Armed with the data they accumulated, however, Hershey’s and GENCO went back to the drawing board to focus on an alternate to technology for improving worker processes and productivity.
“We started a manual labor management system. DC workers signed in and out of each job function, so we could determine how long it took to complete a task,” says Siefert. They realized employees did not always have enough warehouse work to keep them busy, and were sometimes reassigned to customer service or cleaning chores.
Seeing they were wasting productive time, Hershey’s scaled back the Lebanon warehouse staff by 25 percent, or 1.5 full-time employees, a substantial reduction for a six-person team. The move saves Hershey’s $45,000 per year in labor costs.
In addition, the workload is now spread more evenly among existing workers, and the company has a clear perspective on the optimal way to perform tasks as well as the time it takes to complete them.

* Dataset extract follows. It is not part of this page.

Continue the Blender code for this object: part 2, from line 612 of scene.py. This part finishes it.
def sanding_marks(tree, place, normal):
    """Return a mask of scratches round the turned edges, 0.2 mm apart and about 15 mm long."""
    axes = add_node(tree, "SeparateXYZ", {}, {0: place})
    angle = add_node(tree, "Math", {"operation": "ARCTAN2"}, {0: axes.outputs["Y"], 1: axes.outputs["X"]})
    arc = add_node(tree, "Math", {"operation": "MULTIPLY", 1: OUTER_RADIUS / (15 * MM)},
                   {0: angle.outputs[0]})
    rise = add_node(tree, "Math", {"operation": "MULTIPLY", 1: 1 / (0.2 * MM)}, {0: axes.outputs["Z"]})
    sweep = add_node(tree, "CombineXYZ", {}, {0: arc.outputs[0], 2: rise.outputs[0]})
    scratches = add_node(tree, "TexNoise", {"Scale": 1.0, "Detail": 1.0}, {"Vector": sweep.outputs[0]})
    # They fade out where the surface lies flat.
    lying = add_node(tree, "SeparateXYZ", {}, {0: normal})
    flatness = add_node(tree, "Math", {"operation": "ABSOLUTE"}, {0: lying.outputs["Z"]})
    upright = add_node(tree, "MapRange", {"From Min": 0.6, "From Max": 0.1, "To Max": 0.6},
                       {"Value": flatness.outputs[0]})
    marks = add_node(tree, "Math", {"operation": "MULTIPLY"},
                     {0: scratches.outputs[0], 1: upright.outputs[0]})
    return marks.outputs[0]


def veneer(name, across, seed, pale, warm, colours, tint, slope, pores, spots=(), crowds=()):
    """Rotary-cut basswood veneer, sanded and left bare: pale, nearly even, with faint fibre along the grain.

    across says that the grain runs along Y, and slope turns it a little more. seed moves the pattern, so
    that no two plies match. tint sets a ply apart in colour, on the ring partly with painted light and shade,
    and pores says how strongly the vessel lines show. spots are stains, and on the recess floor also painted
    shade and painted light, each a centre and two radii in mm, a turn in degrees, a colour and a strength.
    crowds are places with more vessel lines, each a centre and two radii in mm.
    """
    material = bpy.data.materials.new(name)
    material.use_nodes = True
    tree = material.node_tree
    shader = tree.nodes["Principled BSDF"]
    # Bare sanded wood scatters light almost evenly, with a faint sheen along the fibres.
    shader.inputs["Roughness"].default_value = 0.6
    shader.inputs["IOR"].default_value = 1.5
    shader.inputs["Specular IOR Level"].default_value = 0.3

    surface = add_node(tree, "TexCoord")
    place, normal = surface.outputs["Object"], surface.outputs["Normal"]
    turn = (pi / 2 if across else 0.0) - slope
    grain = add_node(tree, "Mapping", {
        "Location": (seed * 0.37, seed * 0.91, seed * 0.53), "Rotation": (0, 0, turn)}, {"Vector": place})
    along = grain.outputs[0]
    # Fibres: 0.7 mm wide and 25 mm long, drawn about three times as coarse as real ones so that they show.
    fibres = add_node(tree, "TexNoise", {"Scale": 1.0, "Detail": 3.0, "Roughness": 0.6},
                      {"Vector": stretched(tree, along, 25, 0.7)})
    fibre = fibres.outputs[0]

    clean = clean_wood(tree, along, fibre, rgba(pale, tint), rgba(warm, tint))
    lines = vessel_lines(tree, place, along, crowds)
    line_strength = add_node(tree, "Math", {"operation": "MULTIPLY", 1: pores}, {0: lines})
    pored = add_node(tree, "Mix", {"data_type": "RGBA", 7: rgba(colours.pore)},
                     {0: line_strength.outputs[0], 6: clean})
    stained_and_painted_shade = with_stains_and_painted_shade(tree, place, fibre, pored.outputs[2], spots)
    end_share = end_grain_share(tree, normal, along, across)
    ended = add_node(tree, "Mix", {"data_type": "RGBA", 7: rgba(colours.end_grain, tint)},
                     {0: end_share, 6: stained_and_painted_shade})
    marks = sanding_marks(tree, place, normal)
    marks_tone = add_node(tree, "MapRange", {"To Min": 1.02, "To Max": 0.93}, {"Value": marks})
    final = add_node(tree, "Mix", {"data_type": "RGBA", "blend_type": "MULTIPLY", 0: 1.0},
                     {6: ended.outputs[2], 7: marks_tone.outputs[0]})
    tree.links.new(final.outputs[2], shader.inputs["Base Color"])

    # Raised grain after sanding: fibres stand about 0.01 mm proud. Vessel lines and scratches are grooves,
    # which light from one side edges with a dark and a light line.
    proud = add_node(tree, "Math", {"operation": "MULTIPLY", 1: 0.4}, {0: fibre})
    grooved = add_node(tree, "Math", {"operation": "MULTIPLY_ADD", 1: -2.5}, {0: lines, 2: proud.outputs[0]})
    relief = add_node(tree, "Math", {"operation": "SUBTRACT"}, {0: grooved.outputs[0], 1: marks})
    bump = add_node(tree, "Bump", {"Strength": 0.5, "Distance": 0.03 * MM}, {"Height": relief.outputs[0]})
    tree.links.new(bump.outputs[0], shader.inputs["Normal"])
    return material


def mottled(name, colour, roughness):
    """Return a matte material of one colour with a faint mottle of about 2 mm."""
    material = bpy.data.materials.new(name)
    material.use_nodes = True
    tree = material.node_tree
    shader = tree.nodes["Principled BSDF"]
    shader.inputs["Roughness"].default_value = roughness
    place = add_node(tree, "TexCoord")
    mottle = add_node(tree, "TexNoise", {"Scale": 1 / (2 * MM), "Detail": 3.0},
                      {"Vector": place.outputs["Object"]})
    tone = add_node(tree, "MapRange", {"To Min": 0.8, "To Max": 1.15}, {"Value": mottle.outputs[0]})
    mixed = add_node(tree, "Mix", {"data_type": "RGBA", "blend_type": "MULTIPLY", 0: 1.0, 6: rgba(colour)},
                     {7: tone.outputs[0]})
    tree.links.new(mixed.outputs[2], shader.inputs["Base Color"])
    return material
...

Though using such a labor- and time-intensive process for a small organization is unusual, both Bowman and Siefert say it was effort well spent. In addition to saving on labor costs, the rigorous process analysis and data collection paid off when Hershey’s recently decided to install a new warehouse management system (WMS).

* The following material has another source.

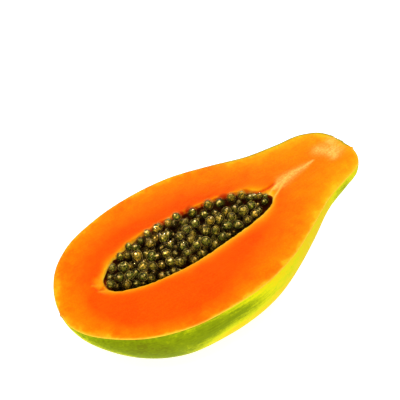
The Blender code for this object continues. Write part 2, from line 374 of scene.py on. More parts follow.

“We used the information we collected in the Six Sigma initiative to help with the design and functionality of the new WMS,” Bowman says.
Hershey’s also plans to apply Six Sigma to other areas of the company.
“This project proves Six Sigma can bring about opportunities even in the smallest and most efficient operations,” says Siefert. “If Hershey’s can cut costs in a facility with only a few workers, imagine what it can achieve in an operation with 300 people.”
Sounds like a sweet recipe for success.